··· RECORDS FOR THE EXERCISE
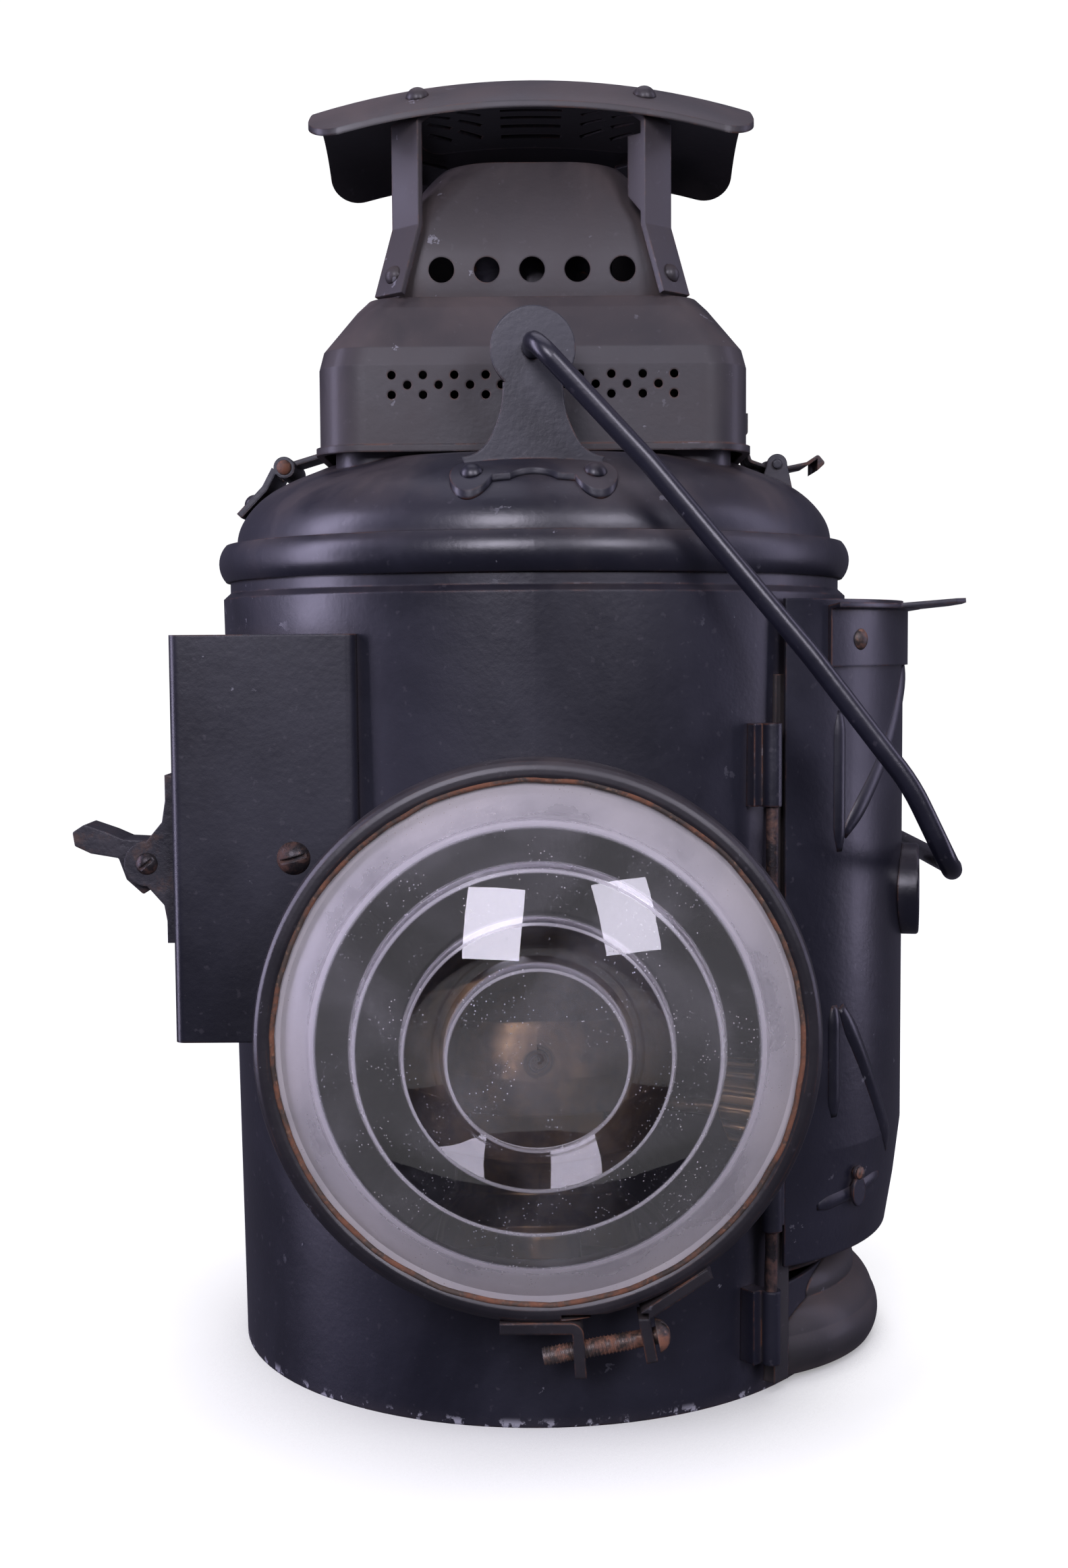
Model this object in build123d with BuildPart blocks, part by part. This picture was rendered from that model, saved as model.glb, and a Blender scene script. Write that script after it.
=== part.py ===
"""Oil-burning railway signal lamp with a hinged chimney, a lifting access door and a bail.

Millimetres, +Z up. The origin is the centre of the drum's foot, on the surface it stands on.
The lens faces -Y. Azimuths are measured from the front (-Y) towards the right (+X).
"""
import os
from math import acos, cos, radians, sin

from build123d import *

os.makedirs("parts", exist_ok=True)

# Driving dimensions: drum
SHEET = 1.2
FIT = 0.08
GAP = 0.4
BODY_R_FOOT = 97.1
BODY_R_TOP = 100.6
BODY_TOP = 239.0
GROOVE_R = 98.4
RING_R = 101.9
RING_BASE = 244.4
RING_TOP = 256.0
DOME_R = 96.0
DOME_TOP = 281.0
PAN_Z = 1.2

# Lens
LENS_Z = 115.7
LENS_R = 75.0
GLASS_R = 72.2
CLAMP_R = 77.8
CLAMP_BACK = 107.0
CLAMP_FRONT = 119.0
NECK_R = 62.0
DOME_RISE = 24.0
STEP_RADII = (24.0, 35.6, 49.0, 61.0)

# Door opening, lifting door and its guide rods
OPEN_START = 47.7
OPEN_END = 112.3
OPEN_LOW = 30.0
OPEN_HIGH = 215.0
JAMB_R = 101.4
DOOR_AZ = 80.0
DOOR_HALF = 35.5
DOOR_EDGE_R = 104.0
DOOR_LOW = 39.0
DOOR_HIGH = 237.0
DOOR_LEVELS = ((39.0, 114.3), (54.0, 116.8), (72.0, 119.0), (235.8, 119.0))
BULGE_CENTRE = 48.7
BULGE_R = 70.3
SIGHT_Z = 145.3
SIGHT_R = 14.6
SIGHT_FACE = 124.4
ROD_R = 1.8
BARREL_R = 2.8
ROD_RING = 105.0
ROD_AZ = (40.6, 119.4)
EYE_R = 3.2
EYE_LOW = 52.0
EYE_HIGH = 66.0
COVER_ANGLE = 43.8
COVER_Z = 63.5
BRACKET_START = 33.0
BRACKET_ARC = 79.0
BRACKET_RIVETS = (43.0, 102.0)
RIVET_Z = 225.0
TAB_RISE = 5.0

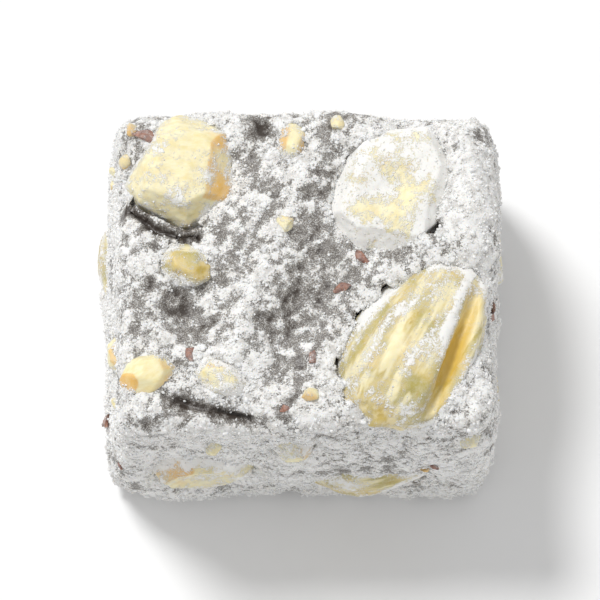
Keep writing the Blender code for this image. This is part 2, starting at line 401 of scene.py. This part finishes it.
def jelly_material():
    """Dark translucent jelly under a patchy coat of powder, thick where the mask is high. The mask
    also paints shade where it is low in the creases and the gaps, and light where it is high on the
    ridges and the right edge.
    """
    g = Graph("dusted_jelly_look")
    fine = g.noise(0.34 * MM, 3.0, 0.62, warp=0.4)
    grit = g.noise(0.11 * MM, 2.0, 0.6)
    specks = g.noise(0.075 * MM, 1.0, 0.5)
    cover = g.swung(g.swung(g.mask("dust"), fine, 1.3), grit, 0.8)
    film = g.step(cover, -0.25, 0.50)
    thick = g.step(cover, 0.36, 0.66)
    colour = g.mix(film, JELLY_DARK, JELLY_HAZE)
    scatter = g.math("MULTIPLY", g.step(specks, 0.50, 0.62), g.math("MULTIPLY", film, 0.55))
    colour = g.mix(scatter, colour, POWDER)
    tone = g.math("MULTIPLY", g.noise(0.50 * MM, 2.0, 0.6), 0.8)
    tone = g.math("ADD", g.math("MULTIPLY", grit, 0.5), tone)
    # on the sides the powder is kept pale and even: painted light
    powder = g.mix(g.evened_and_painted_lighter_below(g.step(tone, 0.48, 0.74), 0.7), POWDER_SHADE, POWDER)
    colour = g.mix(thick, colour, powder)
    roughness = g.step(cover, 0.0, 0.5, 0.30, 0.92)
    height = g.math("ADD", g.math("MULTIPLY", thick, 0.8), g.math("MULTIPLY", grit, 0.6))
    return g.finish(colour, roughness, g.bump(height, 0.05 * MM), 0.2)


def powder_material():
    """Loose powder, as clumps and grains."""
    g = Graph("powder_look")
    grit = g.noise(0.08 * MM, 2.0, 0.6)
    shade = g.noise(0.50 * MM, 2.0, 0.6)
    # on the sides the grains are kept pale and even: painted light
    light = g.evened_and_painted_lighter_below(g.step(shade, 0.36, 0.60), 0.6)
    colour = g.mix(light, GRAIN_SHADE, GRAIN_LIGHT)
    return g.finish(colour, 0.93, g.bump(grit, 0.02 * MM), 0.2)


def dusted(g, colour, roughness, height):
    """Lays powder over a nut's own colour where the nut's mask is high."""
    fine = g.noise(0.36 * MM, 3.0, 0.6, warp=0.5)
    grit = g.noise(0.10 * MM, 2.0, 0.6)
    cover = g.swung(g.swung(g.mask("dust"), fine, 1.0), grit, 0.9)
    thick = g.step(cover, 0.38, 0.70, 0.0, 0.94)
    colour = g.mix(g.step(cover, -0.1, 0.5, 0.0, 0.22), colour, POWDER)
    colour = g.mix(thick, colour, POWDER)
    roughness = g.step(cover, 0.2, 0.6, roughness, 0.92)
    normal = g.bump(g.math("ADD", g.math("MULTIPLY", thick, 0.9), height), 0.05 * MM)
    return g.finish(colour, roughness, normal, 0.12)


def hazelnut_material():
    """Cream nut flesh with amber roasted patches."""
    g = Graph("hazelnut_look")
    along = g.stretch(g.mask("grain", "Vector"), (0.45, 1.0, 1.0))
    broad = g.noise(2.6 * MM, 2.0, 0.5, along)
    fibre = g.noise(0.45 * MM, 3.0, 0.6, along)
    flesh = g.mix(g.step(fibre, 0.3, 0.7), HAZELNUT_CREAM, HAZELNUT_PALE)
    roast = g.swung(g.mask("edge"), broad, 1.9)
    colour = g.mix(g.step(roast, 0.35, 0.95), flesh, HAZELNUT_ROASTED)
    return dusted(g, colour, 0.48, g.math("MULTIPLY", fibre, 0.5))


def pistachio_material():
    """Yellow-green nut flesh with paler streaks along it and an amber slit."""
    g = Graph("pistachio_look")
    along = g.stretch(g.mask("grain", "Vector"), (0.16, 1.0, 1.0))
    streak = g.noise(0.75 * MM, 2.0, 0.55, along)
    broad = g.noise(2.4 * MM, 2.0)
    stroke = g.noise(0.55 * MM, 2.0, 0.5, g.stretch(along, (1.0, 1.0, 1.3)))
    flesh = g.mix(g.step(broad, 0.38, 0.62), PISTACHIO_YELLOW, PISTACHIO_GREEN)
    colour = g.mix(g.step(streak, 0.44, 0.60), flesh, PISTACHIO_PALE)
    colour = g.mix(g.step(stroke, 0.60, 0.70, 0.0, 0.7), colour, PISTACHIO_BROWN)
    colour = g.mix(g.mask("edge"), colour, PISTACHIO_SLIT)
    return dusted(g, colour, 0.45, g.math("MULTIPLY", streak, 0.6))


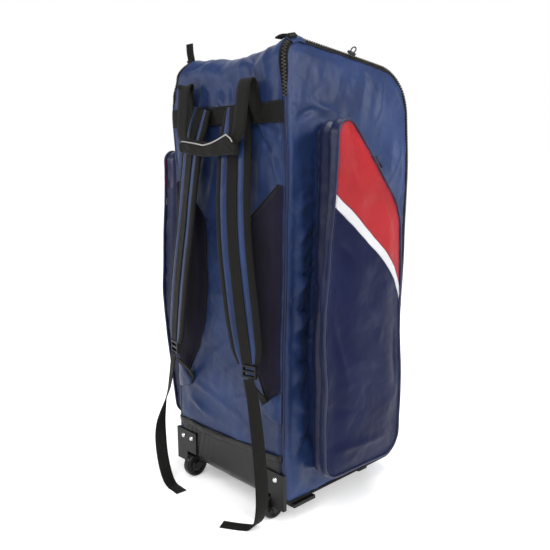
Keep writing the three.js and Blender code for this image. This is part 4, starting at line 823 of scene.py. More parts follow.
······
> _GOAL_
Copy out each line exactly as written.

> _RESULT BELOW_
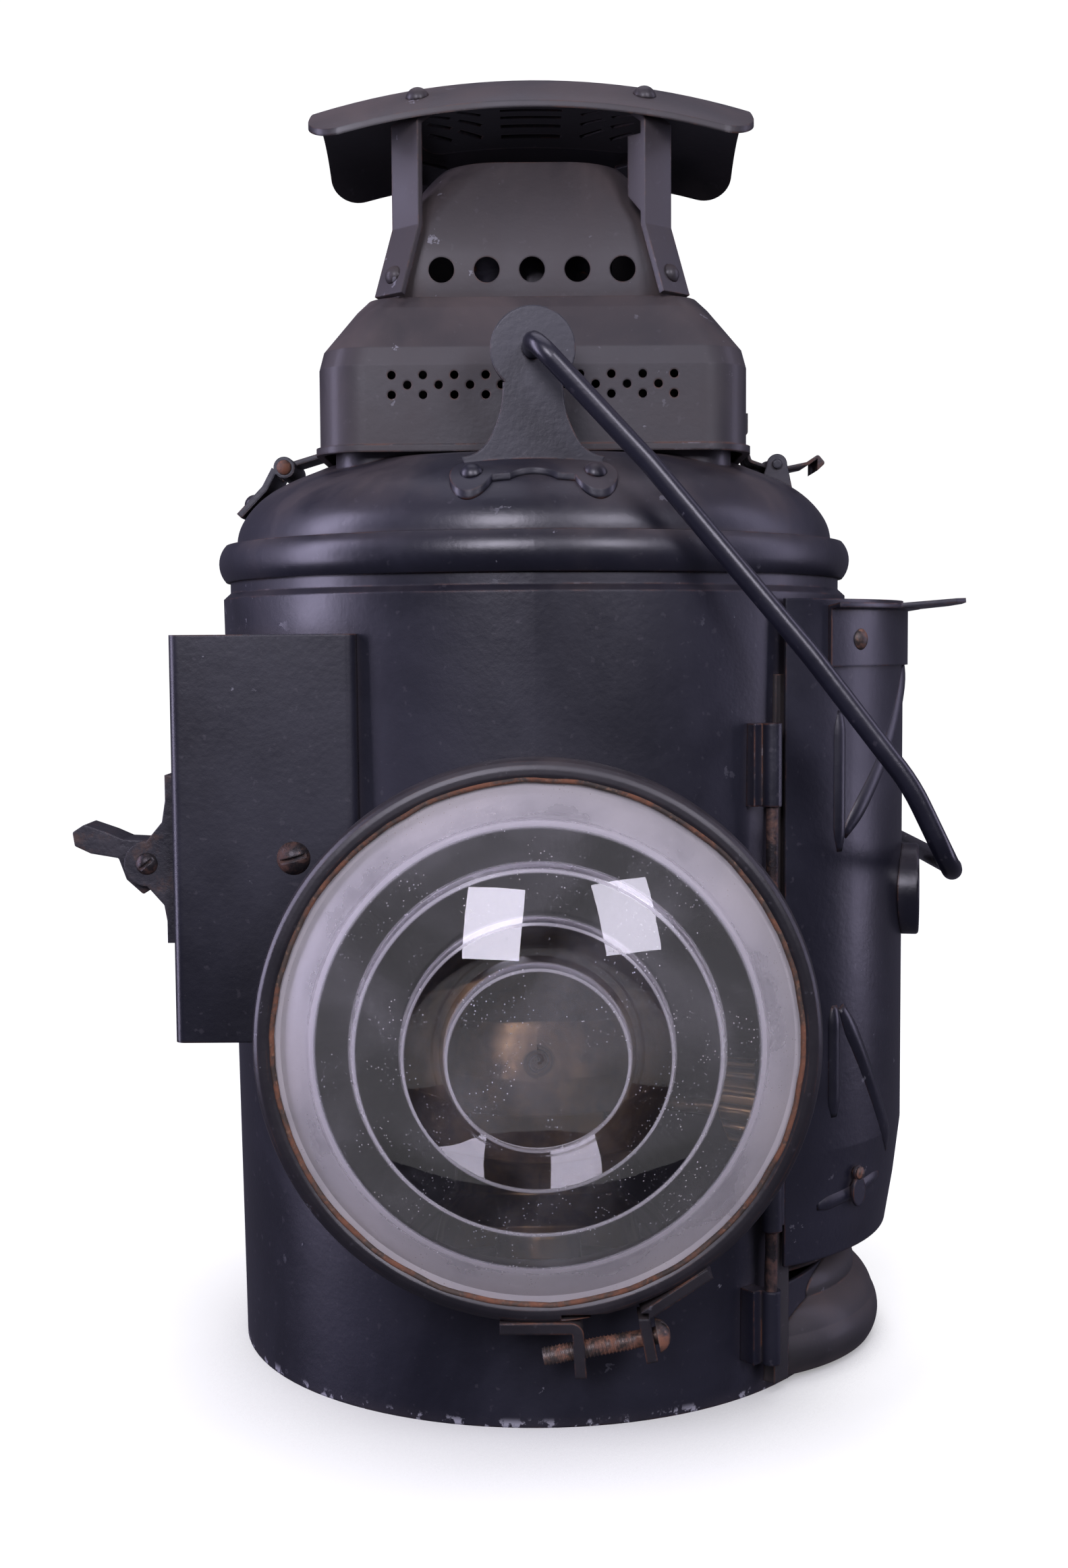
Model this object in build123d with BuildPart blocks, part by part. This picture was rendered from that model, saved as model.glb, and a Blender scene script. Write that script after it.
=== part.py ===
"""Oil-burning railway signal lamp with a hinged chimney, a lifting access door and a bail.

Millimetres, +Z up. The origin is the centre of the drum's foot, on the surface it stands on.
The lens faces -Y. Azimuths are measured from the front (-Y) towards the right (+X).
"""
import os
from math import acos, cos, radians, sin

from build123d import *

os.makedirs("parts", exist_ok=True)

# Driving dimensions: drum
SHEET = 1.2
FIT = 0.08
GAP = 0.4
BODY_R_FOOT = 97.1
BODY_R_TOP = 100.6
BODY_TOP = 239.0
GROOVE_R = 98.4
RING_R = 101.9
RING_BASE = 244.4
RING_TOP = 256.0
DOME_R = 96.0
DOME_TOP = 281.0
PAN_Z = 1.2

# Lens
LENS_Z = 115.7
LENS_R = 75.0
GLASS_R = 72.2
CLAMP_R = 77.8
CLAMP_BACK = 107.0
CLAMP_FRONT = 119.0
NECK_R = 62.0
DOME_RISE = 24.0
STEP_RADII = (24.0, 35.6, 49.0, 61.0)

# Door opening, lifting door and its guide rods
OPEN_START = 47.7
OPEN_END = 112.3
OPEN_LOW = 30.0
OPEN_HIGH = 215.0
JAMB_R = 101.4
DOOR_AZ = 80.0
DOOR_HALF = 35.5
DOOR_EDGE_R = 104.0
DOOR_LOW = 39.0
DOOR_HIGH = 237.0
DOOR_LEVELS = ((39.0, 114.3), (54.0, 116.8), (72.0, 119.0), (235.8, 119.0))
BULGE_CENTRE = 48.7
BULGE_R = 70.3
SIGHT_Z = 145.3
SIGHT_R = 14.6
SIGHT_FACE = 124.4
ROD_R = 1.8
BARREL_R = 2.8
ROD_RING = 105.0
ROD_AZ = (40.6, 119.4)
EYE_R = 3.2
EYE_LOW = 52.0
EYE_HIGH = 66.0
COVER_ANGLE = 43.8
COVER_Z = 63.5
BRACKET_START = 33.0
BRACKET_ARC = 79.0
BRACKET_RIVETS = (43.0, 102.0)
RIVET_Z = 225.0
TAB_RISE = 5.0

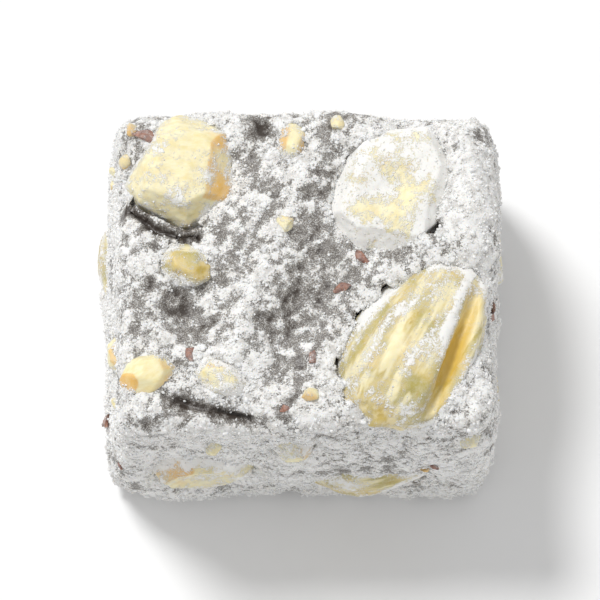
Keep writing the Blender code for this image. This is part 2, starting at line 401 of scene.py. This part finishes it.
def jelly_material():
    """Dark translucent jelly under a patchy coat of powder, thick where the mask is high. The mask
    also paints shade where it is low in the creases and the gaps, and light where it is high on the
    ridges and the right edge.
    """
    g = Graph("dusted_jelly_look")
    fine = g.noise(0.34 * MM, 3.0, 0.62, warp=0.4)
    grit = g.noise(0.11 * MM, 2.0, 0.6)
    specks = g.noise(0.075 * MM, 1.0, 0.5)
    cover = g.swung(g.swung(g.mask("dust"), fine, 1.3), grit, 0.8)
    film = g.step(cover, -0.25, 0.50)
    thick = g.step(cover, 0.36, 0.66)
    colour = g.mix(film, JELLY_DARK, JELLY_HAZE)
    scatter = g.math("MULTIPLY", g.step(specks, 0.50, 0.62), g.math("MULTIPLY", film, 0.55))
    colour = g.mix(scatter, colour, POWDER)
    tone = g.math("MULTIPLY", g.noise(0.50 * MM, 2.0, 0.6), 0.8)
    tone = g.math("ADD", g.math("MULTIPLY", grit, 0.5), tone)
    # on the sides the powder is kept pale and even: painted light
    powder = g.mix(g.evened_and_painted_lighter_below(g.step(tone, 0.48, 0.74), 0.7), POWDER_SHADE, POWDER)
    colour = g.mix(thick, colour, powder)
    roughness = g.step(cover, 0.0, 0.5, 0.30, 0.92)
    height = g.math("ADD", g.math("MULTIPLY", thick, 0.8), g.math("MULTIPLY", grit, 0.6))
    return g.finish(colour, roughness, g.bump(height, 0.05 * MM), 0.2)


def powder_material():
    """Loose powder, as clumps and grains."""
    g = Graph("powder_look")
    grit = g.noise(0.08 * MM, 2.0, 0.6)
    shade = g.noise(0.50 * MM, 2.0, 0.6)
    # on the sides the grains are kept pale and even: painted light
    light = g.evened_and_painted_lighter_below(g.step(shade, 0.36, 0.60), 0.6)
    colour = g.mix(light, GRAIN_SHADE, GRAIN_LIGHT)
    return g.finish(colour, 0.93, g.bump(grit, 0.02 * MM), 0.2)


def dusted(g, colour, roughness, height):
    """Lays powder over a nut's own colour where the nut's mask is high."""
    fine = g.noise(0.36 * MM, 3.0, 0.6, warp=0.5)
    grit = g.noise(0.10 * MM, 2.0, 0.6)
    cover = g.swung(g.swung(g.mask("dust"), fine, 1.0), grit, 0.9)
    thick = g.step(cover, 0.38, 0.70, 0.0, 0.94)
    colour = g.mix(g.step(cover, -0.1, 0.5, 0.0, 0.22), colour, POWDER)
    colour = g.mix(thick, colour, POWDER)
    roughness = g.step(cover, 0.2, 0.6, roughness, 0.92)
    normal = g.bump(g.math("ADD", g.math("MULTIPLY", thick, 0.9), height), 0.05 * MM)
    return g.finish(colour, roughness, normal, 0.12)


def hazelnut_material():
    """Cream nut flesh with amber roasted patches."""
    g = Graph("hazelnut_look")
    along = g.stretch(g.mask("grain", "Vector"), (0.45, 1.0, 1.0))
    broad = g.noise(2.6 * MM, 2.0, 0.5, along)
    fibre = g.noise(0.45 * MM, 3.0, 0.6, along)
    flesh = g.mix(g.step(fibre, 0.3, 0.7), HAZELNUT_CREAM, HAZELNUT_PALE)
    roast = g.swung(g.mask("edge"), broad, 1.9)
    colour = g.mix(g.step(roast, 0.35, 0.95), flesh, HAZELNUT_ROASTED)
    return dusted(g, colour, 0.48, g.math("MULTIPLY", fibre, 0.5))


def pistachio_material():
    """Yellow-green nut flesh with paler streaks along it and an amber slit."""
    g = Graph("pistachio_look")
    along = g.stretch(g.mask("grain", "Vector"), (0.16, 1.0, 1.0))
    streak = g.noise(0.75 * MM, 2.0, 0.55, along)
    broad = g.noise(2.4 * MM, 2.0)
    stroke = g.noise(0.55 * MM, 2.0, 0.5, g.stretch(along, (1.0, 1.0, 1.3)))
    flesh = g.mix(g.step(broad, 0.38, 0.62), PISTACHIO_YELLOW, PISTACHIO_GREEN)
    colour = g.mix(g.step(streak, 0.44, 0.60), flesh, PISTACHIO_PALE)
    colour = g.mix(g.step(stroke, 0.60, 0.70, 0.0, 0.7), colour, PISTACHIO_BROWN)
    colour = g.mix(g.mask("edge"), colour, PISTACHIO_SLIT)
    return dusted(g, colour, 0.45, g.math("MULTIPLY", streak, 0.6))


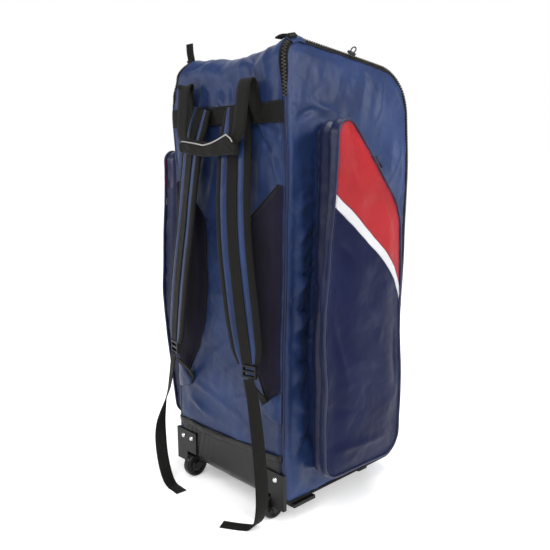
Keep writing the three.js and Blender code for this image. This is part 4, starting at line 823 of scene.py. More parts follow.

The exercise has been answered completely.